タペストリー(Tapestry, Inc.)、スチュアート ワイツマン(Stuart Weitzman)をカラレスへ売却

Stuart Weitzman

2月19日(現地時間)、タペストリー(Tapestry, Inc.)は、同社が展開するラグジュアリーフットウェアブランドのスチュアート ワイツマン(Stuart Weitzman)を、フットウェア業界のリーディングカンパニーであるカラレス(Caleres)に売却する契約を締結したと発表した。売却額は1億500万ドルで、2025年夏の取引完了を予定している。

タペストリーのポートフォリオ戦略と今後の展望

スチュアート ワイツマンは、1986年に設立されたニューヨーク発のラグジュアリーフットウェアブランドであり、洗練されたデザインと機能性を兼ね備えた靴づくりで世界的に高い評価を得ている。特に、ハリウッドセレブやロイヤルファミリーも愛用する「5050」ロングブーツや、エレガントなストラップサンダルで知られており、クラフツマンシップと快適な履き心地を追求するブランド哲学を持つ。最近では、ハンドバッグやメンズシューズの展開も開始し、ブランドのさらなる拡大を図っていた。

タペストリーのCEO、ジョアン・クレヴォイセラ(Joanne Crevoiserat)は、今回の売却について「スチュアート ワイツマンは、卓越したクラフツマンシップと創造性を兼ね備えたブランドであり、過去10年間にわたり私たちのポートフォリオの一翼を担ってきました。しかし、当社の長期的な成長戦略を考えたとき、コーチ(Coach)とケイト スペード(Kate Spade)のさらなる成長に集中することが最も価値創造につながると判断しました」と語った。

同社は、コーチのブランド力を維持しながら、ケイト スペードの再活性化に注力し、持続的なオーガニック成長を推進する方針を明らかにしている。

カラレスのリーダーシップのもとで

一方で、スチュアート ワイツマンの新たなオーナーとなるカラレスのCEO、ジェイ・シュミット(Jay Schmidt)は「スチュアート ワイツマンは、フットウェア業界における象徴的な存在です。このブランドを私たちのポートフォリオに迎えることで、グローバル市場における成長を加速させ、D2C戦略を強化していきます」と述べた。

カラレスは、フェイマス フットウェア(Famous Footwear)、サム エデルマン(Sam Edelman)、アレン エドモンズ(Allen Edmonds)など、多数のブランドを展開する業界の大手であり、スチュアート ワイツマンの高級志向とクラフツマンシップを活かしながら、さらなるブランド価値の向上を目指す。

売却の背景 – ラグジュアリーフットウェア市場の変化

今回の取引は、タペストリーがコアブランドに集中し、より効率的な資本活用を目指す戦略の一環とみられる。

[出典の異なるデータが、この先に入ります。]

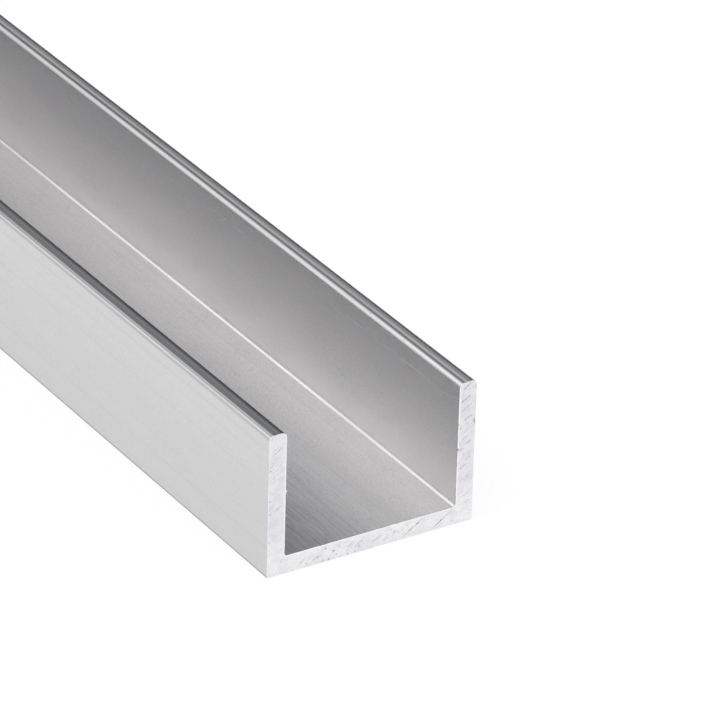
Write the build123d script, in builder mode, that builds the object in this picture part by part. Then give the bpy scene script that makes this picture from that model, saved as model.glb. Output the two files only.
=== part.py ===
"""Extruded aluminium channel, 1-1/2 x 1 x 1/8 inch, in a one metre length.

One piece of stock: a flat web with two upright flanges of the same wall, pushed through a die
and sawn square at both ends. It lies on its web with the groove open upwards.

The frame: +Y runs along the stock, +Z points out of the groove, and +X goes across the web.
The origin is the centre of the underside of the web. All lengths are in millimetres.
"""

from build123d import *
import os

INCH = 25.4

# Driving dimensions
stock_length = 1000.0
web_width = 1.5 * INCH  # over the outer faces of the two flanges
flange_height = 1.0 * INCH  # from the underside of the web to the flange tips
web_wall = INCH / 8
flange_wall = INCH / 8
tip_radius = 0.8  # all four corners of the flange tips
root_radius = 0.6  # the two inner corners, where a flange meets the web
heel_radius = 0.2  # the two outer corners below, which the die leaves nearly sharp

# The groove between the flanges follows from the walls
groove_width = web_width - 2 * flange_wall
groove_depth = flange_height - web_wall

# The channel: the die's section, extruded both ways from the middle of the stock
with BuildPart() as channel:
    with BuildSketch(Plane.XZ) as section:
        Rectangle(web_width, flange_height, align=(Align.CENTER, Align.MIN))
        with Locations((0, web_wall)):
            Rectangle(groove_width, groove_depth, align=(Align.CENTER, Align.MIN), mode=Mode.SUBTRACT)
        # The sharp corners stand at three heights: heels lowest, then roots, tips highest.
        # Rounding the upper ones first leaves the order below them as it was.
        fillet(section.vertices().group_by(Axis.Y)[-1], tip_radius)
        fillet(section.vertices().group_by(Axis.Y)[1], root_radius)
        fillet(section.vertices().group_by(Axis.Y)[0], heel_radius)
    extrude(amount=stock_length / 2, both=True)

channel.part.label = "channel"

os.makedirs("parts", exist_ok=True)
export_step(channel.part, "parts/channel.step")
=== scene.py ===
"""The aluminium channel as it looks: mill-finish metal with die lines, sawn ends, and a white studio.

Everything is in metres, in the part's own frame. +Y runs along the stock, +Z points out of the
groove and +X goes across the web. The cut end at -Y is the one nearest to the camera.
"""

import logging
import math
from dataclasses import dataclass
from enum import Enum
from typing import Any

import bpy
import numpy as np
from mathutils import Matrix, Vector, geometry


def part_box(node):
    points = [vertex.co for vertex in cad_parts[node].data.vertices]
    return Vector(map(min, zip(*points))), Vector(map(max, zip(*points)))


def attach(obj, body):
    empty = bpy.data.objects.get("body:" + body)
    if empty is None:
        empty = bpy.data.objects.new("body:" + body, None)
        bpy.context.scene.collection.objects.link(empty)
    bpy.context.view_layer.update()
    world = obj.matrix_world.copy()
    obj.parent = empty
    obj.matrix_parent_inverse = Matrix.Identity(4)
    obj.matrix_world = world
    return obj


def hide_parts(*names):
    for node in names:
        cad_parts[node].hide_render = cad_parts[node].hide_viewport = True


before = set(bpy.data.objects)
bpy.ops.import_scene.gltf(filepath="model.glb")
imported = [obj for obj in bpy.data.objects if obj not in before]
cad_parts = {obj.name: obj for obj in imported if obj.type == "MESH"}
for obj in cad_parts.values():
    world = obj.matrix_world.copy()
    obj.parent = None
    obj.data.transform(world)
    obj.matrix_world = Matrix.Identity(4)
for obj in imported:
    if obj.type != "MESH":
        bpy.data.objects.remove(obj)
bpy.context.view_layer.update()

LOG = logging.getLogger("channel")
MM = 0.001
PATTERN_MIDDLE = 0.5  # the mean of every noise pattern

Colour = tuple[float, float, float, float]
Triple = tuple[float, float, float]
Pair = tuple[float, float]


def bell(distance: np.ndarray, width: float) -> np.ndarray:
    """Give a smooth hump: 1 at no distance, and nearly 0 beyond twice the width."""
    return np.exp(-(distance / width) ** 2)


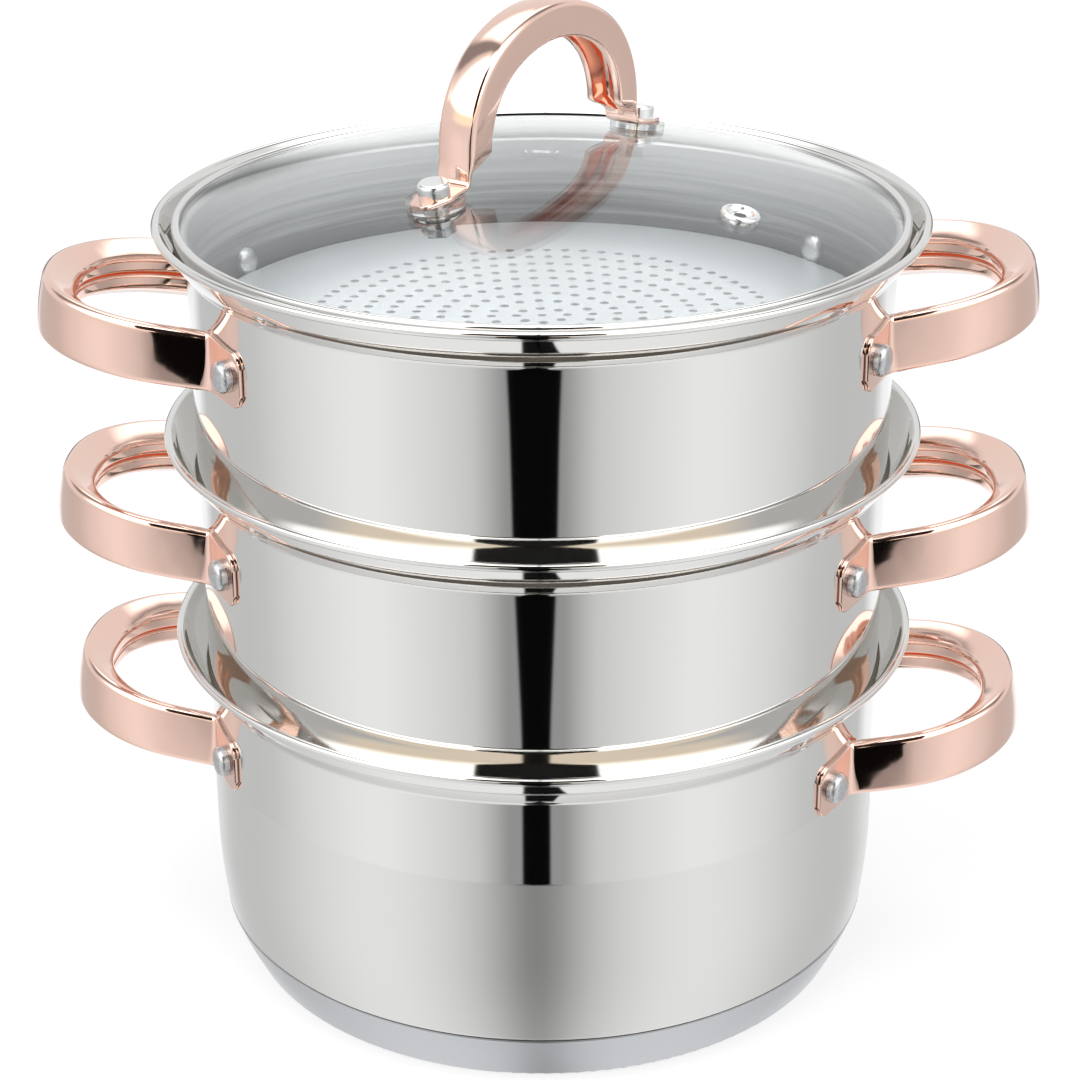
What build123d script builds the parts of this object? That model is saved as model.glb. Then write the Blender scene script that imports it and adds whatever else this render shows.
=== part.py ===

同社は当初、マイケル コース(Michael Kors)やヴェルサーチェ(Versace)、ジミー チュウ(Jimmy Choo)を擁するカプリ・ホールディングス(Capri Holdingsを85億ドルで買収する計画を発表し、LVMHやケリング(Kering)といった欧州のラグジュアリーコングロマリットに対抗する戦略を描いていた。

しかし、2023年10月に米連邦取引委員会(FTC)が市場競争を制限するとしてこの買収に異議を唱えたことで計画に不透明感が生じ、2023年11月にタペストリーとカプリ・ホールディングスは双方合意のもとで合併契約を終了する決定を下した。この決定を受け、タペストリーは現在のポートフォリオに集中し、コーチとケイト・スペードの成長戦略に注力する方針を明確にしている。

カラレスの傘下でスチュアート ワイツマンがどのような変革を遂げるのか、引き続き注目したい。